Problem to work on: Print the full listing exactly.
----
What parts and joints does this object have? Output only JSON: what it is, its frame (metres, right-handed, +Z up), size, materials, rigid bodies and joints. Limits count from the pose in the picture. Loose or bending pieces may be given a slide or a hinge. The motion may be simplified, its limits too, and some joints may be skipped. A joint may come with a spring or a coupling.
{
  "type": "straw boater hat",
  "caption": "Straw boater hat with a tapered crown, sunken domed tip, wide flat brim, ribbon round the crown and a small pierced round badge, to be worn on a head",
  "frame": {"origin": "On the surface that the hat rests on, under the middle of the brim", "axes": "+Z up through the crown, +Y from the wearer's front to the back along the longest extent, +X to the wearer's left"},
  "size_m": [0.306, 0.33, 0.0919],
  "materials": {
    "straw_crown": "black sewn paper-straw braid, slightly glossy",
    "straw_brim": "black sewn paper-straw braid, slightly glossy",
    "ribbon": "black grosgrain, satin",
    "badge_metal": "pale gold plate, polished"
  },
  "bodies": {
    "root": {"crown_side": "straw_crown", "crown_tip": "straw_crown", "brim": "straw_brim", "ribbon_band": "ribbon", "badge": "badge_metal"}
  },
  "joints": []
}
----
Exercise answer:
What parts and joints does this object have? Output only JSON: what it is, its frame (metres, right-handed, +Z up), size, materials, rigid bodies and joints. Limits count from the pose in the picture. Loose or bending pieces may be given a slide or a hinge. The motion may be simplified, its limits too, and some joints may be skipped. A joint may come with a spring or a coupling.
{
  "type": "straw boater hat",
  "caption": "Straw boater hat with a tapered crown, sunken domed tip, wide flat brim, ribbon round the crown and a small pierced round badge, to be worn on a head",
  "frame": {"origin": "On the surface that the hat rests on, under the middle of the brim", "axes": "+Z up through the crown, +Y from the wearer's front to the back along the longest extent, +X to the wearer's left"},
  "size_m": [0.306, 0.33, 0.0919],
  "materials": {
    "straw_crown": "black sewn paper-straw braid, slightly glossy",
    "straw_brim": "black sewn paper-straw braid, slightly glossy",
    "ribbon": "black grosgrain, satin",
    "badge_metal": "pale gold plate, polished"
  },
  "bodies": {
    "root": {"crown_side": "straw_crown", "crown_tip": "straw_crown", "brim": "straw_brim", "ribbon_band": "ribbon", "badge": "badge_metal"}
  },
  "joints": []
}